The Kawasaki H2 Mach IV is a 750 cc 3-cylinder two-stroke production motorcycle manufactured by Kawasaki. The H2 was a Kawasaki triple sold from September 1971 through 1975.

A standard, factory produced H2 was able to travel a quarter mile from a standing start in 12.0 seconds. It handled better than the Mach III that preceded it. By the standards of its time, its handling was sufficient to make it the production bike to beat on the race track. Nonetheless, its tendency to pull wheelies and a less than solid feel through high speed corners led to adjustments to the design as it evolved. More than any other model, it created Kawasaki's reputation for building what motorcycle journalist Alastair Walker called, "scarily fast, good-looking, no holds barred motorcycles", and led to a further decline in the market place of the British motorcycle industry.

==History==
In September 1971 the H2 was a direct result of the success of the 500 cc Kawasaki H1 Mach III introduced in 1969. The H2 engine was a 3-cylinder two-stroke with an engine displacement of 748 cc which produced 74 hp at 6,800 rpm, a power-to-weight ratio of 1 hp to every 5.7 lb of weight. This made it the fastest accelerating motorcycle in production. This was an entirely new engine and not a bored-out 500. Unlike the H1 500, the 750 had much more low engine speed torque, with a strong burst of power starting at 3,500 rpm to the 7,500 rpm red line.
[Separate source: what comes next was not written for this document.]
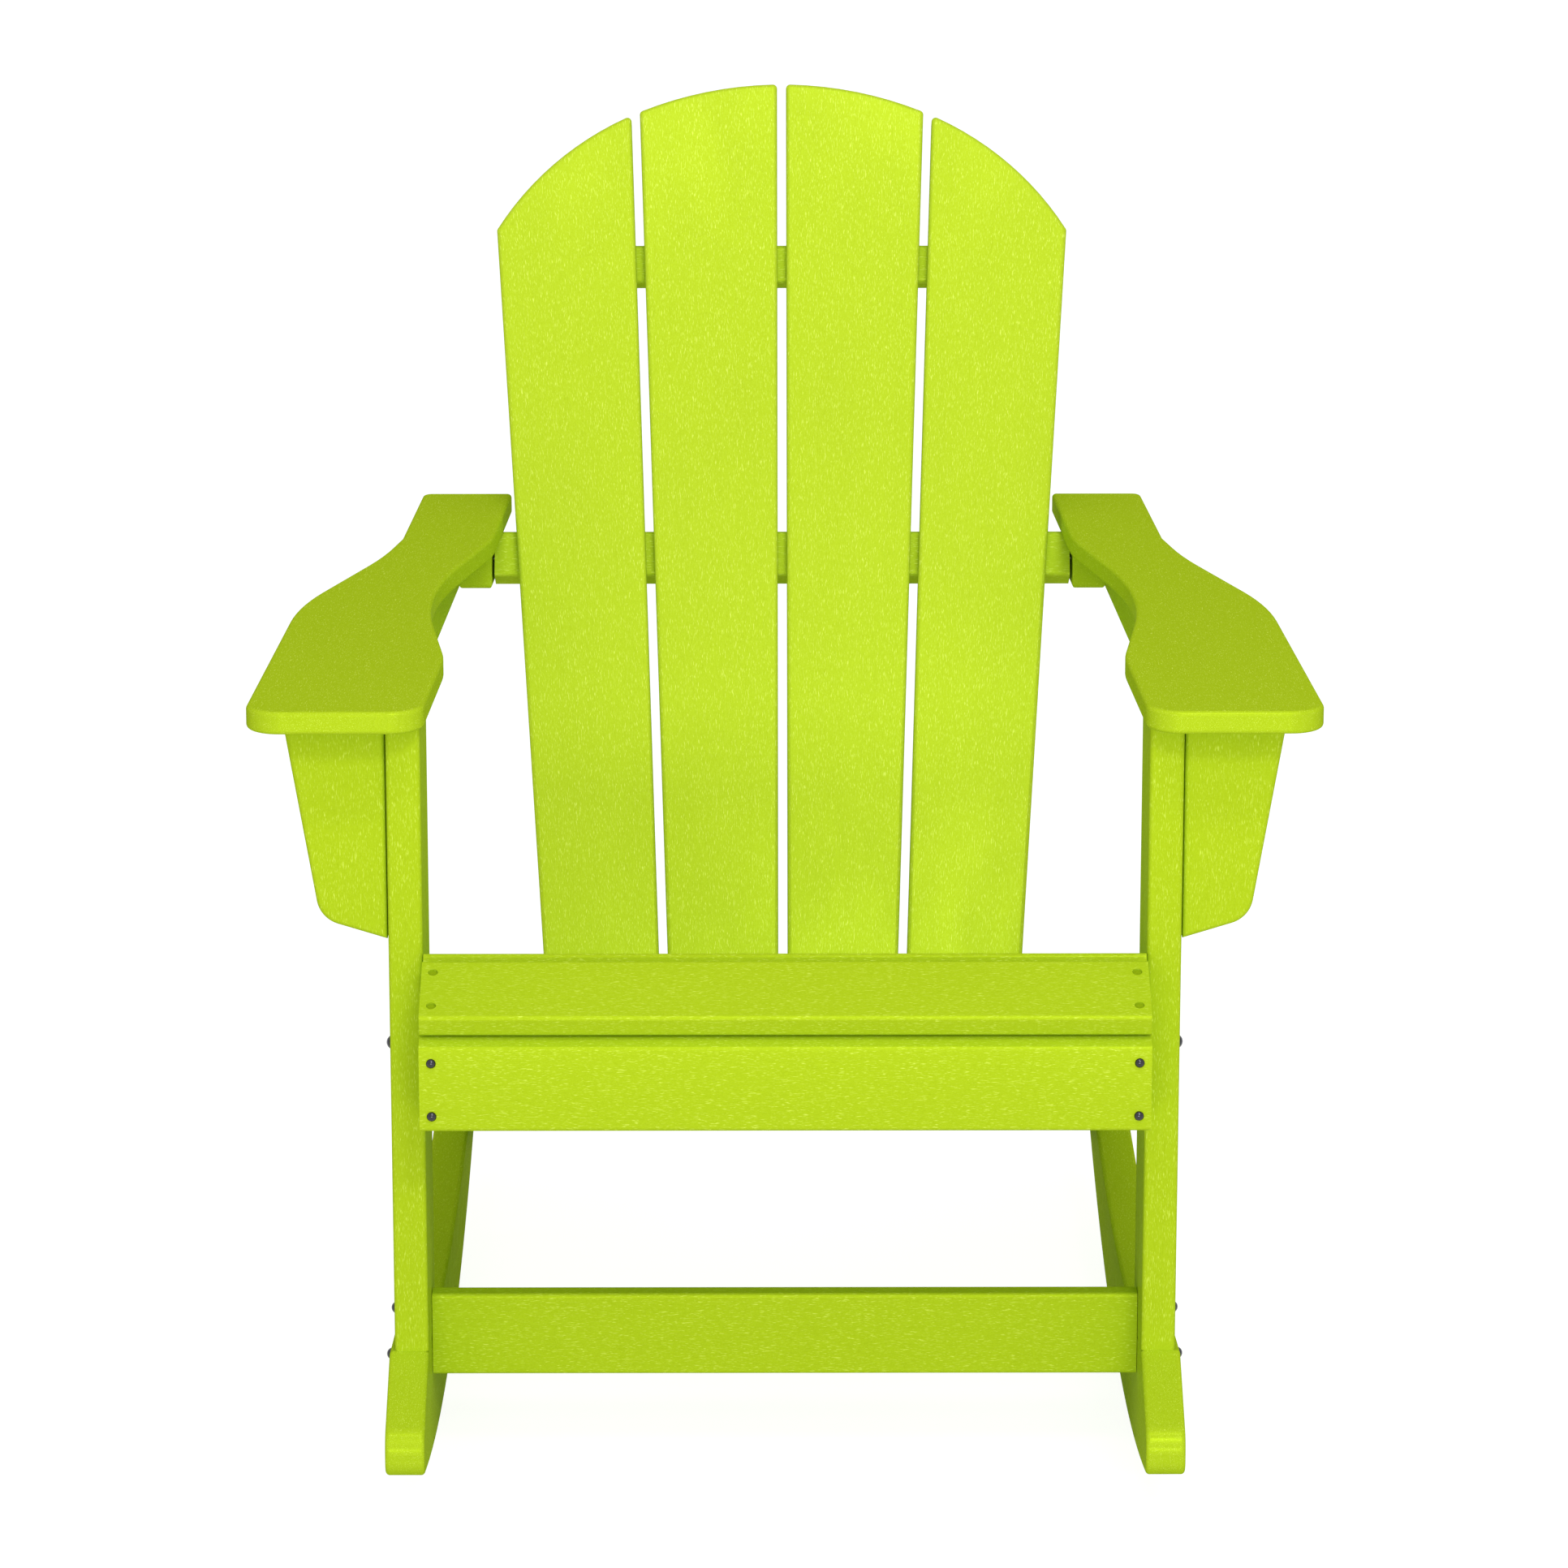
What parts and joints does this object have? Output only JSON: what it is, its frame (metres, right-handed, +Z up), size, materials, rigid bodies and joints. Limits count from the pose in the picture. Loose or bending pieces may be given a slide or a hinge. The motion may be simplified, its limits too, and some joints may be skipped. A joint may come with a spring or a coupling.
{
  "type": "rocking adirondack chair",
  "caption": "Rocking adirondack chair of flat lime-green boards: fan back with an arched top, sloping seat, wide shaped arms, and curved rockers bolted below the legs.",
  "frame": {"origin": "on the floor, under the middle of the chair's outer box", "axes": "+Z up; -Y towards the front of the chair; X = 0 is the mid-plane, +X is the side at the right of someone who faces the chair"},
  "size_m": [0.7764, 0.91, 0.9394],
  "materials": {
    "lime_lumber": "matte recycled-plastic lumber, dyed lime green, with fine pale flecks along each board",
    "dark_chrome": "dark polished steel",
    "zinc_plated_steel": "zinc-plated steel"
  },
  "bodies": {
    "root": {"apron": "lime_lumber", "apron_screws": "dark_chrome", "arm_height_back_rail": "lime_lumber", "arm_screws": "dark_chrome", "back_rail_bolt_nuts": "zinc_plated_steel", "back_rail_bolts": "dark_chrome", "back_slat_screws": "dark_chrome", "front_stretcher": "lime_lumber", "gusset_dowels": "lime_lumber", "left_arm": "lime_lumber", "left_arm_bearer": "lime_lumber", "left_arm_block": "lime_lumber", "left_arm_gusset": "lime_lumber", "left_front_leg": "lime_lumber", "left_inner_back_slat": "lime_lumber", "left_outer_back_slat": "lime_lumber", "left_rocker": "lime_lumber", "left_seat_stringer": "lime_lumber", "right_arm": "lime_lumber", "right_arm_bearer": "lime_lumber", "right_arm_block": "lime_lumber", "right_arm_gusset": "lime_lumber", "right_front_leg": "lime_lumber", "right_inner_back_slat": "lime_lumber", "right_outer_back_slat": "lime_lumber", "right_rocker": "lime_lumber", "right_seat_stringer": "lime_lumber", "seat_height_back_rail": "lime_lumber", "seat_plugs": "lime_lumber", "seat_rail_screws": "dark_chrome", "seat_slat_1": "lime_lumber", "seat_slat_2": "lime_lumber", "seat_slat_3": "lime_lumber", "seat_slat_4": "lime_lumber", "seat_slat_5": "lime_lumber", "seat_slat_6": "lime_lumber", "seat_slat_7": "lime_lumber", "seat_slat_8": "lime_lumber", "stretcher_bolt_nuts": "zinc_plated_steel", "stretcher_bolts": "dark_chrome", "stringer_bolt_nuts": "zinc_plated_steel", "stringer_bolts": "dark_chrome", "tail_bolt_nuts": "zinc_plated_steel", "tail_bolts": "dark_chrome", "upper_back_rail": "lime_lumber"}
  },
  "joints": []
}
The 1972 H2 came with a single front disc brake, a second disc brake was an optional Kawasaki part, an all-new capacitor discharge ignition system unique to the H2, a chain oiler, and two steering dampers; one friction and one hydraulic.

In 1973, there were minor mechanical changes made to the carburetor jets, oil injection pump and cylinder port timing in an effort by the factory to get more MPG from the H2A. Because of these changes the most powerful H2 was the 1972 model.

In 1974 the H2B engine was modified for more civilized performance at the expense of raw power. The race tail was slimmed down from the previous year. An oil-based steering damper and check valve were added. The power was reduced to 71 hp at 6,800 rpm. The oil injection system was substantially changed with two separate sets of injection lines, unlike the earlier models with one set of lines. Oil was injected into the carburetors on a separate line. The oil injection to the bottom end bearings (both main and rod big ends) was retained as a single branched line. A longer swingarm improved stability. The final model had a weight of 208 kg.

The H2B and H2C had the steering damper repositioned to the left.

In 1972, the H2, as well as the 350 cc S2 Mach II, had a race tail that held the taillight, and had a small storage space.

==Motorsport competition==
The American Motorcyclist Association (AMA) introduced its first official road racing category for production class motorcycles as a support class in 1975, which served as the precursor to the AMA Superbike Championship. An H2 Mach IV motorcycle ridden by Yvon Duhamel won the Production Class at the 1975 Pocono National, marking the last time that a two-stroke motorcycle won a production class race at an AMA road racing event.

Kawasaki developed a racing derivative of the H2 called the Kawasaki H2R.